_GIVEN EXERCISE_
Begin with the line containing "for name, (x, y)" and end with the line containing "from mathutils import Matrix, Vector"; set down that block verbatim and nothing else.

_RAW DATA_
◇ ◇ ◇ ◇

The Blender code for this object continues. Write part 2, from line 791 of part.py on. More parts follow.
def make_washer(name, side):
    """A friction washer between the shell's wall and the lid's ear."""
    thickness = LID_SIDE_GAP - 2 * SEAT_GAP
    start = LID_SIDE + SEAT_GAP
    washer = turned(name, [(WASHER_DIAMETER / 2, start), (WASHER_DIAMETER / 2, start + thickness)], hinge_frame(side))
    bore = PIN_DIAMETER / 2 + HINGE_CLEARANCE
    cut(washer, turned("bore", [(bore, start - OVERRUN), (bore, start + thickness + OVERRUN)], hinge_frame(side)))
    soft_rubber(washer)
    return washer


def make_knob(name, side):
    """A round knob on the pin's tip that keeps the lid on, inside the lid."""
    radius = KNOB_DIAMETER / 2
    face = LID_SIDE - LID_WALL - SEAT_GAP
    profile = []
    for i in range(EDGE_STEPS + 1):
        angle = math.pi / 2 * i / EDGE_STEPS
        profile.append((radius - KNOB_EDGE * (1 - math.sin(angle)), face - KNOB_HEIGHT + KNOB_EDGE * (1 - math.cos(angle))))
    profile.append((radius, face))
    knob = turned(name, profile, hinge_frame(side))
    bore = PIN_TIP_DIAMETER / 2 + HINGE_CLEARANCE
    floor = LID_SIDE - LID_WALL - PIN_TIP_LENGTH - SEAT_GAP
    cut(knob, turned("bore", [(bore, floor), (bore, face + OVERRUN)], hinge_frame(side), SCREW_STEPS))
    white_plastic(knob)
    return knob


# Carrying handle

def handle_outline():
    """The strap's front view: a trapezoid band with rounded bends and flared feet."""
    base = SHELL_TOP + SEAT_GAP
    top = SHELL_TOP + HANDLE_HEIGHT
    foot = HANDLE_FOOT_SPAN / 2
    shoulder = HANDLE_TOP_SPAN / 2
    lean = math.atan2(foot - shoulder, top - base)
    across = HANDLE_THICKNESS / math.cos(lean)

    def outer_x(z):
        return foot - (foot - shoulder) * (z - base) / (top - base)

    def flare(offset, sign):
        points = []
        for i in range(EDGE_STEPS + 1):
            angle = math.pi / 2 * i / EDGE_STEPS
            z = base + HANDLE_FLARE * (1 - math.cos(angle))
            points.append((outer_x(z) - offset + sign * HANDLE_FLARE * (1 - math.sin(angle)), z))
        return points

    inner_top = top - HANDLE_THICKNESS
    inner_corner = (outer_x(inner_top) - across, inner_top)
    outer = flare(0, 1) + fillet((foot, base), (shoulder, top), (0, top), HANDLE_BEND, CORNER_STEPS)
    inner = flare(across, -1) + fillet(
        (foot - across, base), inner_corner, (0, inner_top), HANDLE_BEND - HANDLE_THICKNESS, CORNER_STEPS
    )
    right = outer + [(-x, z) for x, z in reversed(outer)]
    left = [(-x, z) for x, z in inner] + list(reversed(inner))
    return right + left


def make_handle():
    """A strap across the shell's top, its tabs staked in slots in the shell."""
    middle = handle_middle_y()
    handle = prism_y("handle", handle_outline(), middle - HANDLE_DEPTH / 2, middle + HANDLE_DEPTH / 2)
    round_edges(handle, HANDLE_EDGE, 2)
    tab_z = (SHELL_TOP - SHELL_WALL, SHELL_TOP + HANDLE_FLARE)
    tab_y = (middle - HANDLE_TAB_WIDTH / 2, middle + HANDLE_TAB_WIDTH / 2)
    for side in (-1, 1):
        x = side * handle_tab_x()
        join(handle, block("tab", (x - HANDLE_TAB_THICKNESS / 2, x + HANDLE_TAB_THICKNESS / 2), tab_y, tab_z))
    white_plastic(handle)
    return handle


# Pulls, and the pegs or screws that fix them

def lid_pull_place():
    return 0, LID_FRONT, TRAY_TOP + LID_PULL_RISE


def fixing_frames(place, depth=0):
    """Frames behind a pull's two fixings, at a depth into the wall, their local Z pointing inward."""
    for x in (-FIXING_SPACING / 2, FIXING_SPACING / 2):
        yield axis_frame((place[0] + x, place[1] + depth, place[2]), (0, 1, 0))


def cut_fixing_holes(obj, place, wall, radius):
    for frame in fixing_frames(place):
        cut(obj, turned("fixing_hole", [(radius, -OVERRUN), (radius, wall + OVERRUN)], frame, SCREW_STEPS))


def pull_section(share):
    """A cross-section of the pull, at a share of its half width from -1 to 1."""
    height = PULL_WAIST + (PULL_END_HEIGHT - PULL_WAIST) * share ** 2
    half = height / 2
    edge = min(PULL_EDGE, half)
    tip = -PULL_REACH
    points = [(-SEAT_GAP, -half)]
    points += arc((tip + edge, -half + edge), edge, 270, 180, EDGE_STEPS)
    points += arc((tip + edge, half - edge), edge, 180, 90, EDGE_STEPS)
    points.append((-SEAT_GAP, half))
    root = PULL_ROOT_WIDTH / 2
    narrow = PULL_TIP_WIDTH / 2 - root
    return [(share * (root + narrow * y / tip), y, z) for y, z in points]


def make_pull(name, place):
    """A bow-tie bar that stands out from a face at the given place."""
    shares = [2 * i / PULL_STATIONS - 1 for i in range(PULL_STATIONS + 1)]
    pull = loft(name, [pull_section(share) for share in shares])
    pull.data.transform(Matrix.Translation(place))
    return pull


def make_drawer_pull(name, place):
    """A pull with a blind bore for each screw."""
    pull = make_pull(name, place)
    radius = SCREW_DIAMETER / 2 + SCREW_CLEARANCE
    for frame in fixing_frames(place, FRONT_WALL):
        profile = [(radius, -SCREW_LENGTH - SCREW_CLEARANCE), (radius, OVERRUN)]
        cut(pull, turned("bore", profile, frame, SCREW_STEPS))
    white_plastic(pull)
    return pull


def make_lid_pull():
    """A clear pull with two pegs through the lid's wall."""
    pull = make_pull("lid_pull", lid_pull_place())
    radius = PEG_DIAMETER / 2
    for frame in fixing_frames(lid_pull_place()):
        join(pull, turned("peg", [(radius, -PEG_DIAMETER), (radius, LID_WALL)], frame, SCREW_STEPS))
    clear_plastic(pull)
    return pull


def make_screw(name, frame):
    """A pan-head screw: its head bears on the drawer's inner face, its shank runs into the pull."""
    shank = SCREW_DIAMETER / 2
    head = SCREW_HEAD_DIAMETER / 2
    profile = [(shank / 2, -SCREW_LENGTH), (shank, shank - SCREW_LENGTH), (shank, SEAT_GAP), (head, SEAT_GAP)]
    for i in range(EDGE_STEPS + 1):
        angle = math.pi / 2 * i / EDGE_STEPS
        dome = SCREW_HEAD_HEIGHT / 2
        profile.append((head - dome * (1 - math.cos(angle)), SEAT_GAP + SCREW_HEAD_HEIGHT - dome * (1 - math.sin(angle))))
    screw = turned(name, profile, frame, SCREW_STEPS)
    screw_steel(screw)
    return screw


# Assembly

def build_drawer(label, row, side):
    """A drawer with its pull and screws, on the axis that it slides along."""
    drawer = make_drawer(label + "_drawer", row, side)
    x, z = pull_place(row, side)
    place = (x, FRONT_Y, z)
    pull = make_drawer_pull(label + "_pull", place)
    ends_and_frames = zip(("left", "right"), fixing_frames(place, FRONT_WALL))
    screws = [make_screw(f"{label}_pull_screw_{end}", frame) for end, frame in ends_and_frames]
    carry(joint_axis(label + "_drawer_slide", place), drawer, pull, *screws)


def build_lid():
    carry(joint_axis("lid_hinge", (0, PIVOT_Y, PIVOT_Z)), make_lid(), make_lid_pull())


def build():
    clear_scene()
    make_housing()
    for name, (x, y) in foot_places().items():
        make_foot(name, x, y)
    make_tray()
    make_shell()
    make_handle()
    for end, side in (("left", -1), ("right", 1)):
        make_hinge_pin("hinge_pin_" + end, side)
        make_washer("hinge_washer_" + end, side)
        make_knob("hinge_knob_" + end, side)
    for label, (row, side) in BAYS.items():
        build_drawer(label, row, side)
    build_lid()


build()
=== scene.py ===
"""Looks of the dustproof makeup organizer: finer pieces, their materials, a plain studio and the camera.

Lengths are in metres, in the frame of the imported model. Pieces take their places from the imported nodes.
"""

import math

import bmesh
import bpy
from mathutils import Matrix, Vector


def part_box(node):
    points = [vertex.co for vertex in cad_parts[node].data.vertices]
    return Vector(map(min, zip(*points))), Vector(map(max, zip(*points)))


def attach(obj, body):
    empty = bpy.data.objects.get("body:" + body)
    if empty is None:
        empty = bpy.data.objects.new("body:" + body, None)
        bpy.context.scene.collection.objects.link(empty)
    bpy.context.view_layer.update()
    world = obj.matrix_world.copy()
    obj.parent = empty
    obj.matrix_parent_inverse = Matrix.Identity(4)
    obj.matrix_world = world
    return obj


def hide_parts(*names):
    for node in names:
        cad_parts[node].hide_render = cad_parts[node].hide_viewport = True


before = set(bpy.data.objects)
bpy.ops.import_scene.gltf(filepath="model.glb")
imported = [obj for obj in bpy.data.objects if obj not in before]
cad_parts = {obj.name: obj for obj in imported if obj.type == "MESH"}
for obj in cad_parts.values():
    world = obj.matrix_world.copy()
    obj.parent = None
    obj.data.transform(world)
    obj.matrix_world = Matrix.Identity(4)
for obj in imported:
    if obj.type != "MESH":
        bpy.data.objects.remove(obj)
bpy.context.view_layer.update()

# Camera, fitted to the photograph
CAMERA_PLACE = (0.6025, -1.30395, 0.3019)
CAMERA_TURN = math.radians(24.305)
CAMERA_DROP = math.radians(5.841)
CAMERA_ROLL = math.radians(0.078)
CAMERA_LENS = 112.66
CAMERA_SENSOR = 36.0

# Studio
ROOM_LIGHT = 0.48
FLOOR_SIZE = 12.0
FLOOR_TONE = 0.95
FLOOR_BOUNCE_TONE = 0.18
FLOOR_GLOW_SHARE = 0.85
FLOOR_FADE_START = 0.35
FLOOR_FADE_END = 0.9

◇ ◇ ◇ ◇

_FINAL ANSWER_
    for name, (x, y) in foot_places().items():
        make_foot(name, x, y)
    make_tray()
    make_shell()
    make_handle()
    for end, side in (("left", -1), ("right", 1)):
        make_hinge_pin("hinge_pin_" + end, side)
        make_washer("hinge_washer_" + end, side)
        make_knob("hinge_knob_" + end, side)
    for label, (row, side) in BAYS.items():
        build_drawer(label, row, side)
    build_lid()


build()
=== scene.py ===
"""Looks of the dustproof makeup organizer: finer pieces, their materials, a plain studio and the camera.

Lengths are in metres, in the frame of the imported model. Pieces take their places from the imported nodes.
"""

import math

import bmesh
import bpy
from mathutils import Matrix, Vector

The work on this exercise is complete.